Although Yemen did not express any specific plan to reduce the occurrence of human trafficking occurring within their borders causing some to believe that the numbers are inaccurate in order to display a false improvement for global perception. For this reason, one of the greatest areas for opportunity to greatly reduce human trafficking in Yemen is more governance and enforcement within Yemen as well as their countries of origin.

The best chance to combat this horrific crime is getting all parties involved in the improvement. Government corruption is also a major contributor to this where some profit monetarily from this fast growing transnational crime creating tens of billions of dollars annually. Studies have also shown that having more women in government positions has an indirect positive effect on the reduction of occurrence.

The number of migrants Yemen was receiving reached a peak in 2012 reaching over 100,000 that year alone. Since there has been a decline being attributed to current conflict in the region with Saudi Arabia.

In 2023, the US State Department ranked the country as being at Tier 2 for human trafficking.

In 2023, the Organised Crime Index gave the country a score of 9 out of 10 for human trafficking, noting that human trafficking and organ trafficking were the most prevalent organized crime in the country.

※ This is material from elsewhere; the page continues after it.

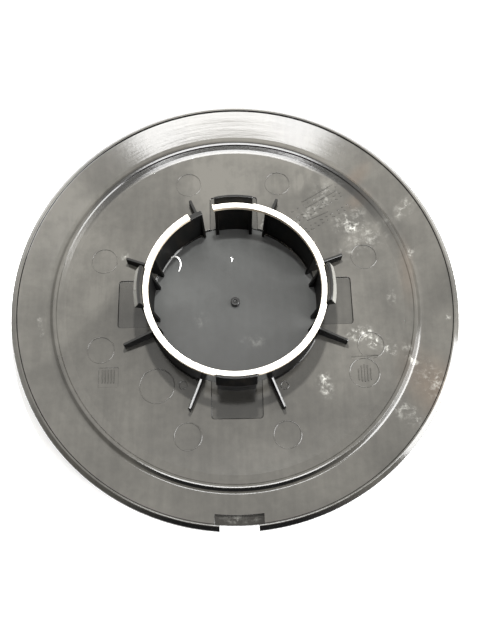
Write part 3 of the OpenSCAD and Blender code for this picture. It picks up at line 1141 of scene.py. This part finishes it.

An independent report in 2023 noted that Yemen is a major transit point for Ethiopians being trafficked to Saudi Arabia, with an average of 12,000 people travelling through the country each month.

==Prosecution (2008)==
The Government of Yemen did not improve its efforts to punish trafficking crimes over the reporting period. Article 248 of the penal code prescribes a 10-year prison sentence for anyone who “buys, sells or gives as a present, or deals in human beings; and anyone who brings into the country or exports from it a human being with the intent of taking advantage of him.” This prescribed penalty is commensurate with that for other grave crimes, such as rape.

Article 161 of Yemen’s Child Rights Law specifically criminalizes the prostitution of children. Despite the availability of these statutes, Yemen reported only 14 arrests and six convictions for child labor trafficking.

The government did not provide information, regarding the sentences assigned to the convicted traffickers.

The government did not report law enforcement efforts against trafficking for commercial sexual exploitation. Moreover, despite indications of government officials' complicity in trafficking, Yemen did not prosecute any officials for such complicity.

==Protection (2008)==
Yemen made limited progress in protecting victims of trafficking over the last year. In July 2007, the Yemeni government provided 80 female police officers with training on how to deal with trafficked children. It opened a shelter in Sanaa in February, to receive trafficked children returning from Saudi Arabia; this shelter has protected 10 boys since its opening.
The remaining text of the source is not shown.